→ **DATASET EXTRACT**
START
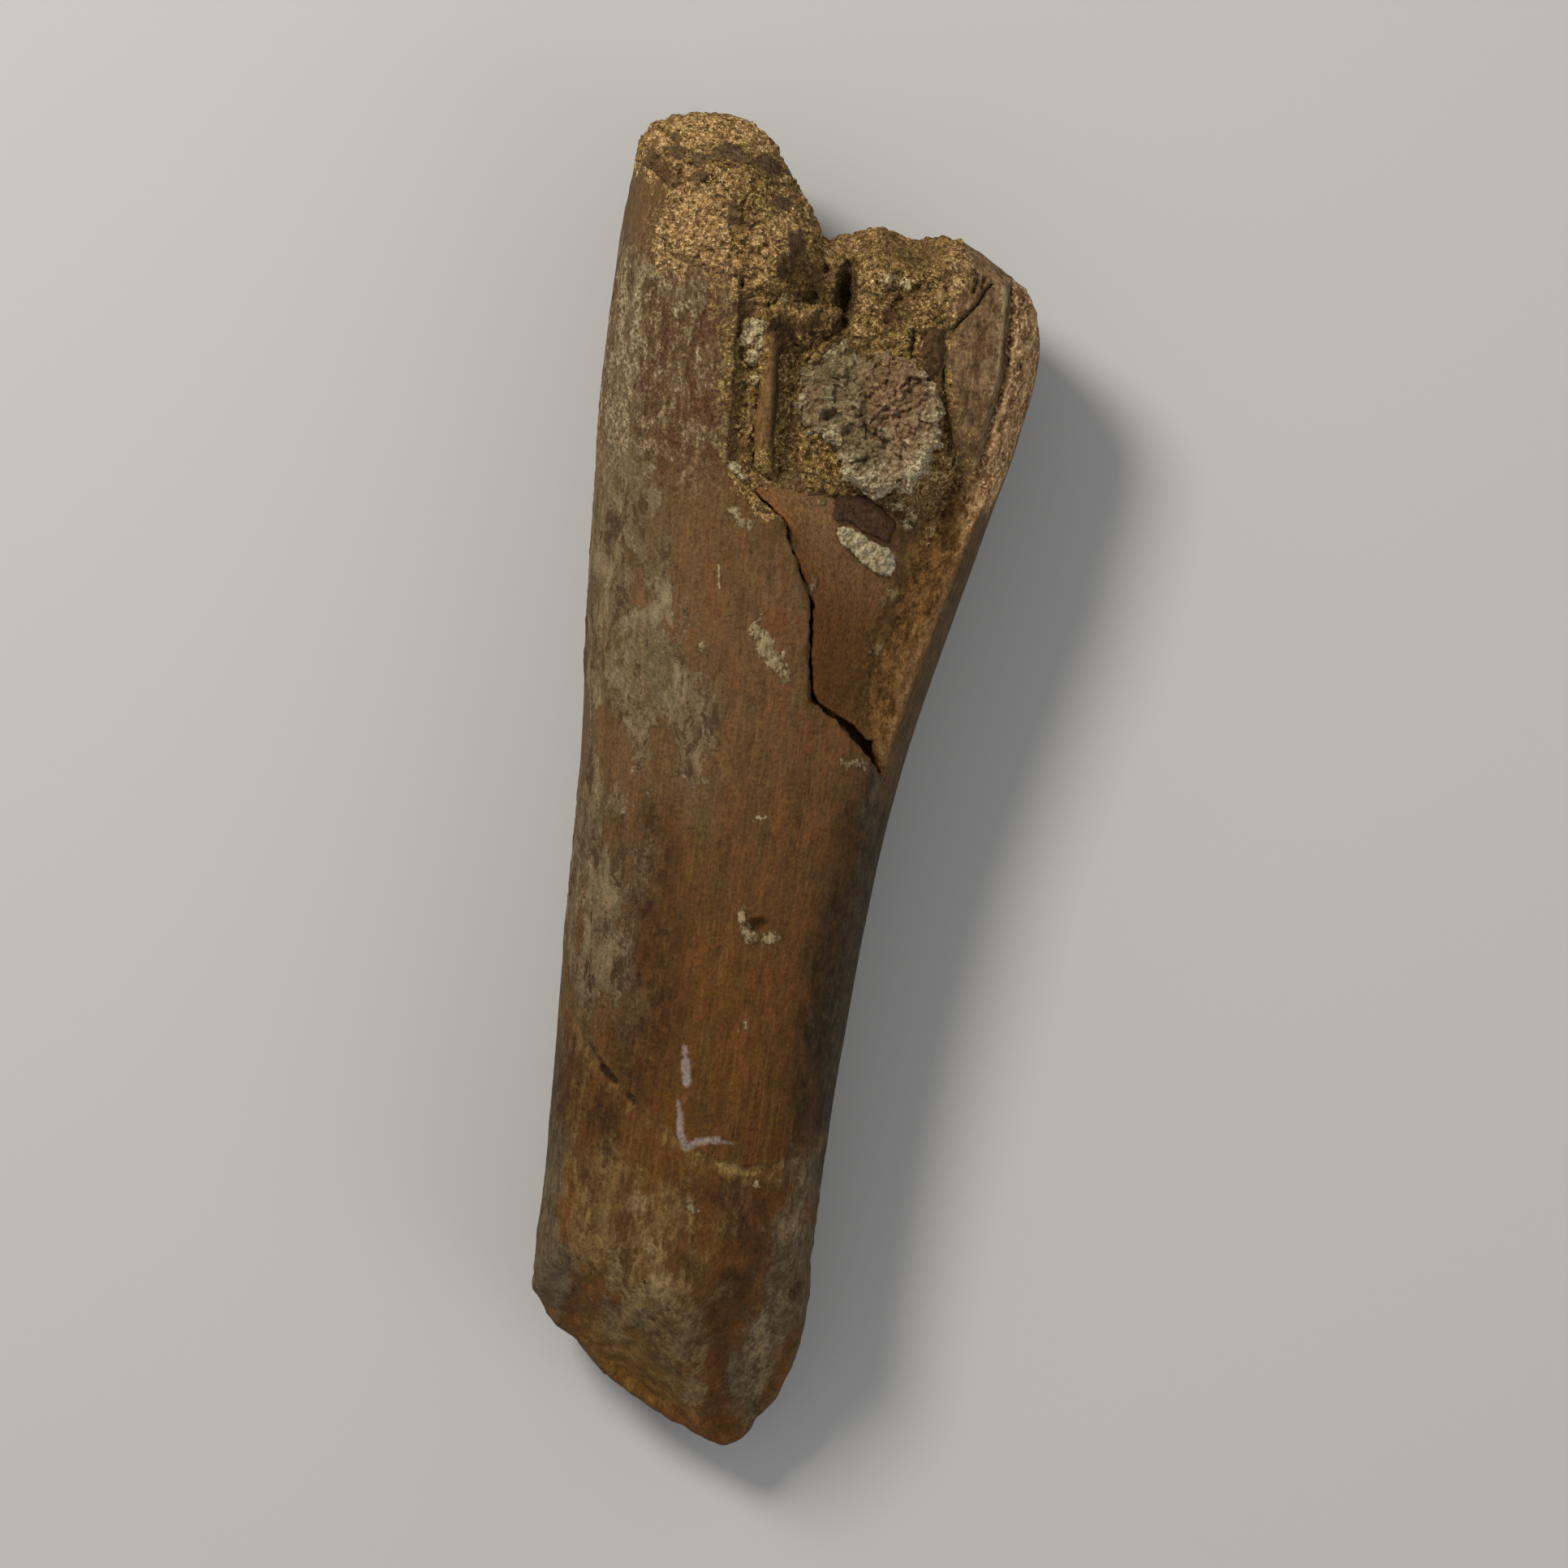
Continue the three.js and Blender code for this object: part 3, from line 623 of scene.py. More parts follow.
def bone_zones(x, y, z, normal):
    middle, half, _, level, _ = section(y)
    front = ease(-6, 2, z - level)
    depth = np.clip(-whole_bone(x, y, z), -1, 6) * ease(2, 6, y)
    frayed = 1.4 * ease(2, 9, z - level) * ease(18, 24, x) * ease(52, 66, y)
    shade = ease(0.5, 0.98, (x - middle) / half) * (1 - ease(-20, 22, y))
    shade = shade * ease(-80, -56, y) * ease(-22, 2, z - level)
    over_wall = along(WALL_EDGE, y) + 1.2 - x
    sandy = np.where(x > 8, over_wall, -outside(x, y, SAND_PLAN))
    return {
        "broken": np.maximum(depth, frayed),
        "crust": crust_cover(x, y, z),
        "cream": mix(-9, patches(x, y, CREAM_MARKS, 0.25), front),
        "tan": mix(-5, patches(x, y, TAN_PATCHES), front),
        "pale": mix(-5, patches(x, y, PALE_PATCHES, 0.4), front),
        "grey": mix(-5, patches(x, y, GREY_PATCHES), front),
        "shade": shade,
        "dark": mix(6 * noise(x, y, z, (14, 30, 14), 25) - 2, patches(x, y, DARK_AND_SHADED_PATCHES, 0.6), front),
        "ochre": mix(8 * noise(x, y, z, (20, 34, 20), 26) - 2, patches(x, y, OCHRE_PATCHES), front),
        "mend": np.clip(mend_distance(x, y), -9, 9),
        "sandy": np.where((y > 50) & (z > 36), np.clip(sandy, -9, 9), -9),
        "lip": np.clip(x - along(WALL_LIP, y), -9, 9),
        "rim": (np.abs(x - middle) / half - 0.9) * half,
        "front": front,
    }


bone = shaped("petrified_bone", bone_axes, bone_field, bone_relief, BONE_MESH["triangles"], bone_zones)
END
From the first line to the last, please quote the material above exactly.

→ **EXERCISE ANSWER**
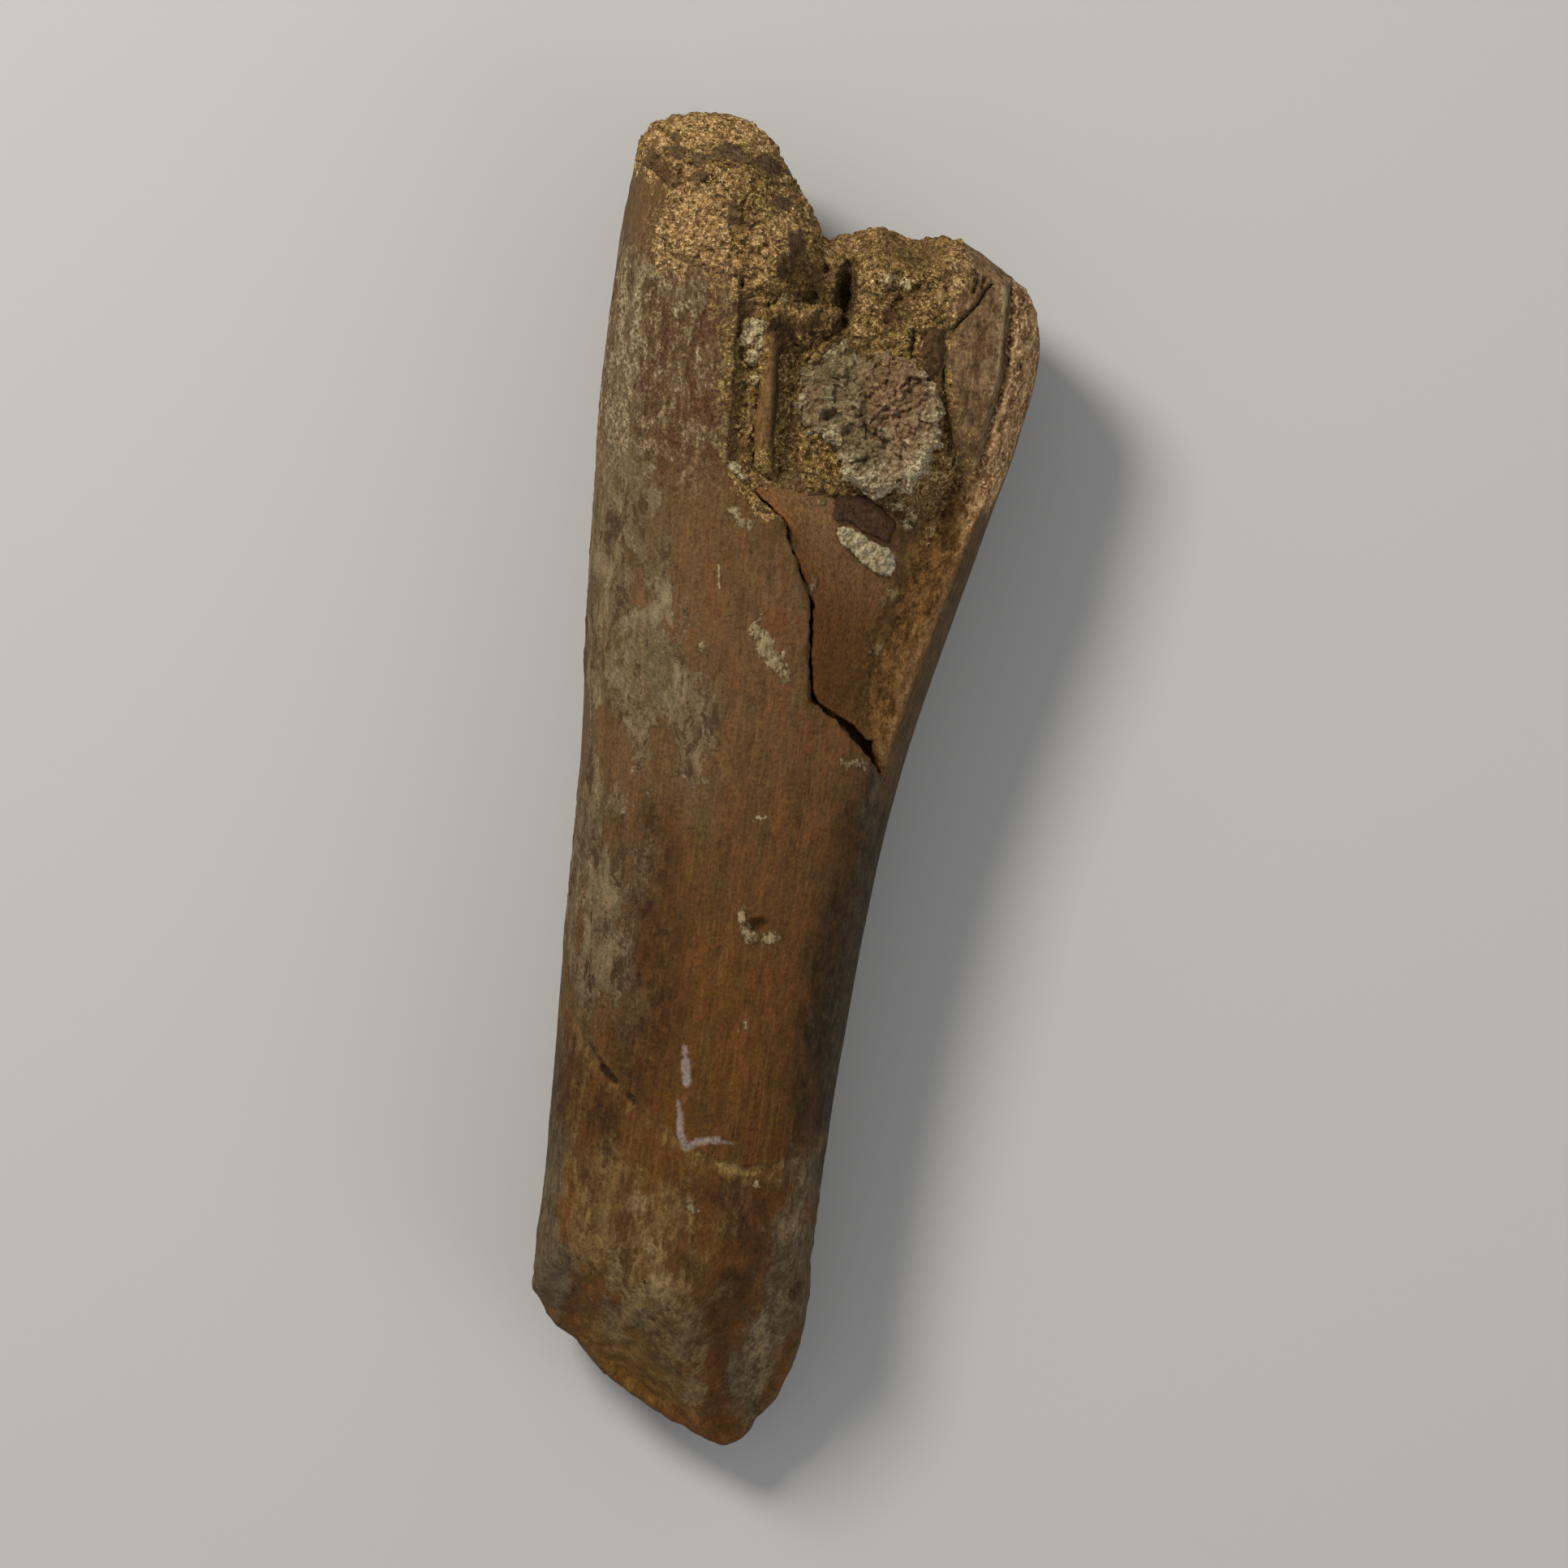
Continue the three.js and Blender code for this object: part 3, from line 623 of scene.py. More parts follow.
def bone_zones(x, y, z, normal):
    middle, half, _, level, _ = section(y)
    front = ease(-6, 2, z - level)
    depth = np.clip(-whole_bone(x, y, z), -1, 6) * ease(2, 6, y)
    frayed = 1.4 * ease(2, 9, z - level) * ease(18, 24, x) * ease(52, 66, y)
    shade = ease(0.5, 0.98, (x - middle) / half) * (1 - ease(-20, 22, y))
    shade = shade * ease(-80, -56, y) * ease(-22, 2, z - level)
    over_wall = along(WALL_EDGE, y) + 1.2 - x
    sandy = np.where(x > 8, over_wall, -outside(x, y, SAND_PLAN))
    return {
        "broken": np.maximum(depth, frayed),
        "crust": crust_cover(x, y, z),
        "cream": mix(-9, patches(x, y, CREAM_MARKS, 0.25), front),
        "tan": mix(-5, patches(x, y, TAN_PATCHES), front),
        "pale": mix(-5, patches(x, y, PALE_PATCHES, 0.4), front),
        "grey": mix(-5, patches(x, y, GREY_PATCHES), front),
        "shade": shade,
        "dark": mix(6 * noise(x, y, z, (14, 30, 14), 25) - 2, patches(x, y, DARK_AND_SHADED_PATCHES, 0.6), front),
        "ochre": mix(8 * noise(x, y, z, (20, 34, 20), 26) - 2, patches(x, y, OCHRE_PATCHES), front),
        "mend": np.clip(mend_distance(x, y), -9, 9),
        "sandy": np.where((y > 50) & (z > 36), np.clip(sandy, -9, 9), -9),
        "lip": np.clip(x - along(WALL_LIP, y), -9, 9),
        "rim": (np.abs(x - middle) / half - 0.9) * half,
        "front": front,
    }


bone = shaped("petrified_bone", bone_axes, bone_field, bone_relief, BONE_MESH["triangles"], bone_zones)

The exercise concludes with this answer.